EXERCISE TASK -> Output every line of the data exactly as it appears.
· · · · · · ·
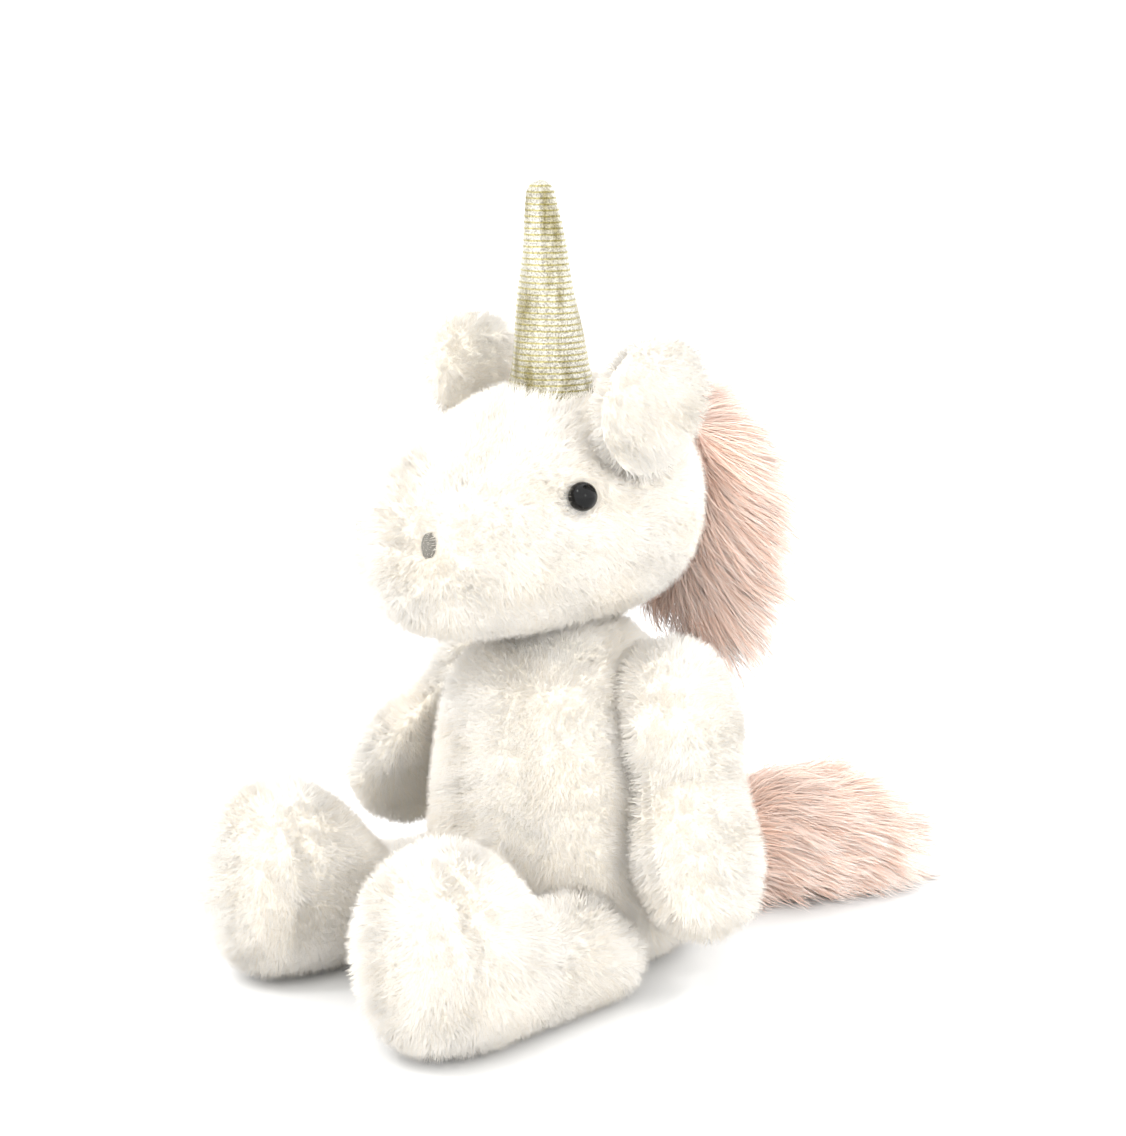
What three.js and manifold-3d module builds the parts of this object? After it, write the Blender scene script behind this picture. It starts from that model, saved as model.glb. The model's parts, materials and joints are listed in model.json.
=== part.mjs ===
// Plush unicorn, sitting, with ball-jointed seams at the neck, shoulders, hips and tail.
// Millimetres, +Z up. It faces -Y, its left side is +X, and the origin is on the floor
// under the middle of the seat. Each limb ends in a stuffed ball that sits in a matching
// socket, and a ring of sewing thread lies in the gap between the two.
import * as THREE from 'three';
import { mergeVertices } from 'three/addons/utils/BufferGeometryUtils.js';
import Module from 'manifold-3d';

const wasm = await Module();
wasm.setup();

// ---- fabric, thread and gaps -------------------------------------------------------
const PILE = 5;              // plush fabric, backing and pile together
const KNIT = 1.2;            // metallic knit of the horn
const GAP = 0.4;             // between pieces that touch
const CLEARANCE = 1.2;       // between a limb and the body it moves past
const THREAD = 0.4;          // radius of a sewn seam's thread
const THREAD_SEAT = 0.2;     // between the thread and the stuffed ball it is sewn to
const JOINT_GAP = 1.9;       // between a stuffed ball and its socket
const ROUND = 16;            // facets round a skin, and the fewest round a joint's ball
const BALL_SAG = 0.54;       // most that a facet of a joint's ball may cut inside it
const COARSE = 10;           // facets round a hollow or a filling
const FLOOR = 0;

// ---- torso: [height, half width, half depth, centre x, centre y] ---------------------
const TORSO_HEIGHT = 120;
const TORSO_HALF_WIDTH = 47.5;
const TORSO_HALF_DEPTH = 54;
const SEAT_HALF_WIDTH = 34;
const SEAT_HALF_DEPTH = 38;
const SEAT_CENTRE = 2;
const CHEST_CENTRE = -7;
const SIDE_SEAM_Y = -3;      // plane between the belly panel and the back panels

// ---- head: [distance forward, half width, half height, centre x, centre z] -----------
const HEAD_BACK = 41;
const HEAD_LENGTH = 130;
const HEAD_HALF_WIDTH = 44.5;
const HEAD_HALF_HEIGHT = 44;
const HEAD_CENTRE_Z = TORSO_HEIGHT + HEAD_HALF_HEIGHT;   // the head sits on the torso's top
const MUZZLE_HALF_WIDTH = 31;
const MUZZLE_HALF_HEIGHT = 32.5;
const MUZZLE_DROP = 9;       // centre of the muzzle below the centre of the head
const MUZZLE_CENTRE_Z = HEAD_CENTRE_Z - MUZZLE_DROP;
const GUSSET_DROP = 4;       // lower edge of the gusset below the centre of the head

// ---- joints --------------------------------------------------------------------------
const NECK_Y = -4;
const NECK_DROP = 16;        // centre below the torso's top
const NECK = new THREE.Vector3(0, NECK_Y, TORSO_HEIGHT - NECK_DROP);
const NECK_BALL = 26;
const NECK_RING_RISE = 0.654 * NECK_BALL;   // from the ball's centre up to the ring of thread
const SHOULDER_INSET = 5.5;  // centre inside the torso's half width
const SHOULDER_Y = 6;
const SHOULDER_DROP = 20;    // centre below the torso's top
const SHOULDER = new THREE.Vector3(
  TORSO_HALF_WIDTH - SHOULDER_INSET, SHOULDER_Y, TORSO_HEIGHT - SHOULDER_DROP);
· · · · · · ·
RESULT BELOW ->
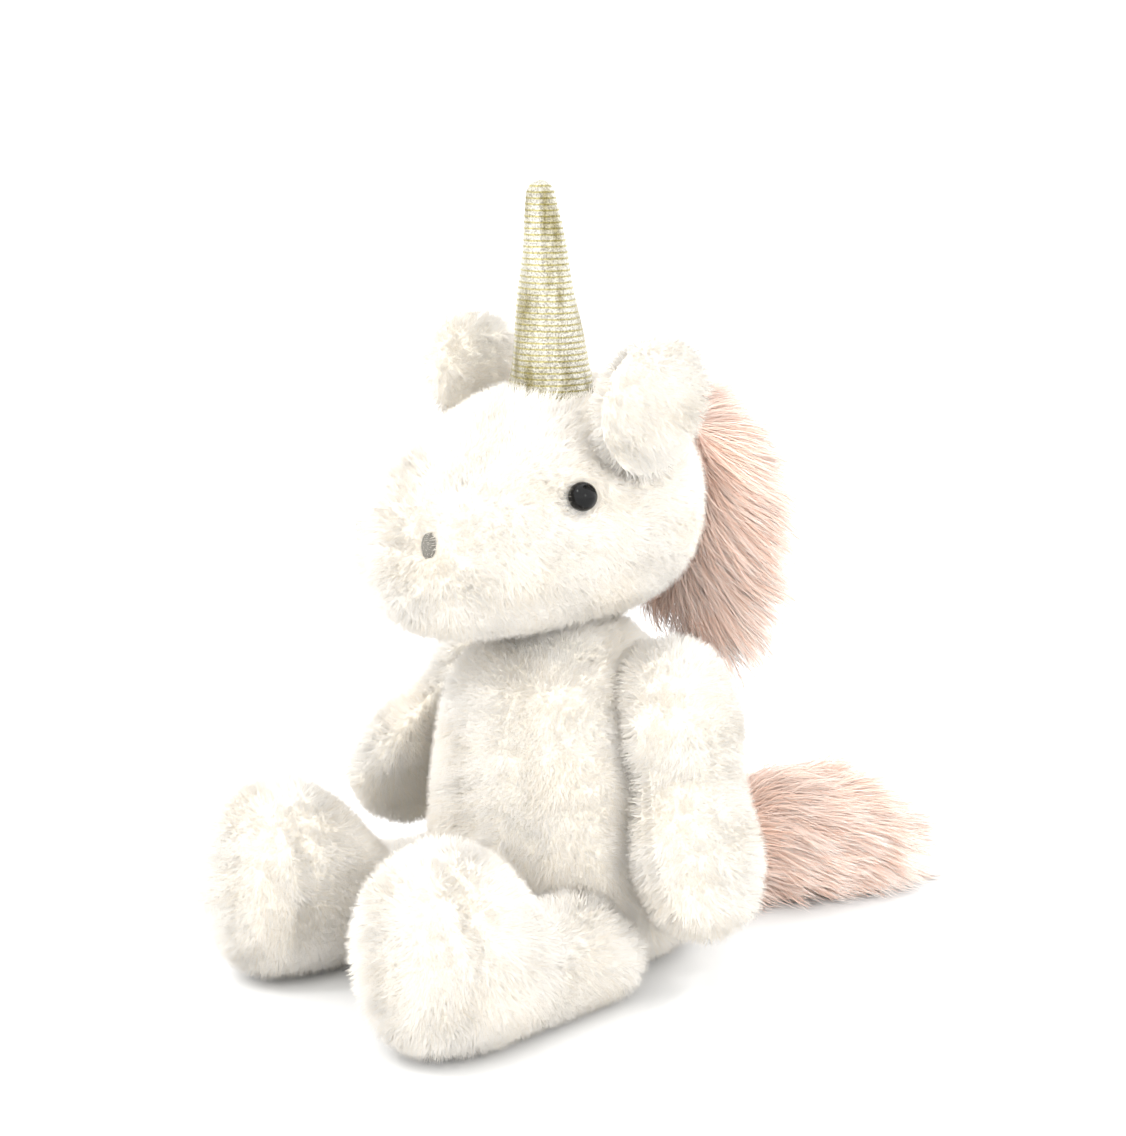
What three.js and manifold-3d module builds the parts of this object? After it, write the Blender scene script behind this picture. It starts from that model, saved as model.glb. The model's parts, materials and joints are listed in model.json.
=== part.mjs ===
// Plush unicorn, sitting, with ball-jointed seams at the neck, shoulders, hips and tail.
// Millimetres, +Z up. It faces -Y, its left side is +X, and the origin is on the floor
// under the middle of the seat. Each limb ends in a stuffed ball that sits in a matching
// socket, and a ring of sewing thread lies in the gap between the two.
import * as THREE from 'three';
import { mergeVertices } from 'three/addons/utils/BufferGeometryUtils.js';
import Module from 'manifold-3d';

const wasm = await Module();
wasm.setup();

// ---- fabric, thread and gaps -------------------------------------------------------
const PILE = 5;              // plush fabric, backing and pile together
const KNIT = 1.2;            // metallic knit of the horn
const GAP = 0.4;             // between pieces that touch
const CLEARANCE = 1.2;       // between a limb and the body it moves past
const THREAD = 0.4;          // radius of a sewn seam's thread
const THREAD_SEAT = 0.2;     // between the thread and the stuffed ball it is sewn to
const JOINT_GAP = 1.9;       // between a stuffed ball and its socket
const ROUND = 16;            // facets round a skin, and the fewest round a joint's ball
const BALL_SAG = 0.54;       // most that a facet of a joint's ball may cut inside it
const COARSE = 10;           // facets round a hollow or a filling
const FLOOR = 0;

// ---- torso: [height, half width, half depth, centre x, centre y] ---------------------
const TORSO_HEIGHT = 120;
const TORSO_HALF_WIDTH = 47.5;
const TORSO_HALF_DEPTH = 54;
const SEAT_HALF_WIDTH = 34;
const SEAT_HALF_DEPTH = 38;
const SEAT_CENTRE = 2;
const CHEST_CENTRE = -7;
const SIDE_SEAM_Y = -3;      // plane between the belly panel and the back panels

// ---- head: [distance forward, half width, half height, centre x, centre z] -----------
const HEAD_BACK = 41;
const HEAD_LENGTH = 130;
const HEAD_HALF_WIDTH = 44.5;
const HEAD_HALF_HEIGHT = 44;
const HEAD_CENTRE_Z = TORSO_HEIGHT + HEAD_HALF_HEIGHT;   // the head sits on the torso's top
const MUZZLE_HALF_WIDTH = 31;
const MUZZLE_HALF_HEIGHT = 32.5;
const MUZZLE_DROP = 9;       // centre of the muzzle below the centre of the head
const MUZZLE_CENTRE_Z = HEAD_CENTRE_Z - MUZZLE_DROP;
const GUSSET_DROP = 4;       // lower edge of the gusset below the centre of the head

// ---- joints --------------------------------------------------------------------------
const NECK_Y = -4;
const NECK_DROP = 16;        // centre below the torso's top
const NECK = new THREE.Vector3(0, NECK_Y, TORSO_HEIGHT - NECK_DROP);
const NECK_BALL = 26;
const NECK_RING_RISE = 0.654 * NECK_BALL;   // from the ball's centre up to the ring of thread
const SHOULDER_INSET = 5.5;  // centre inside the torso's half width
const SHOULDER_Y = 6;
const SHOULDER_DROP = 20;    // centre below the torso's top
const SHOULDER = new THREE.Vector3(
  TORSO_HALF_WIDTH - SHOULDER_INSET, SHOULDER_Y, TORSO_HEIGHT - SHOULDER_DROP);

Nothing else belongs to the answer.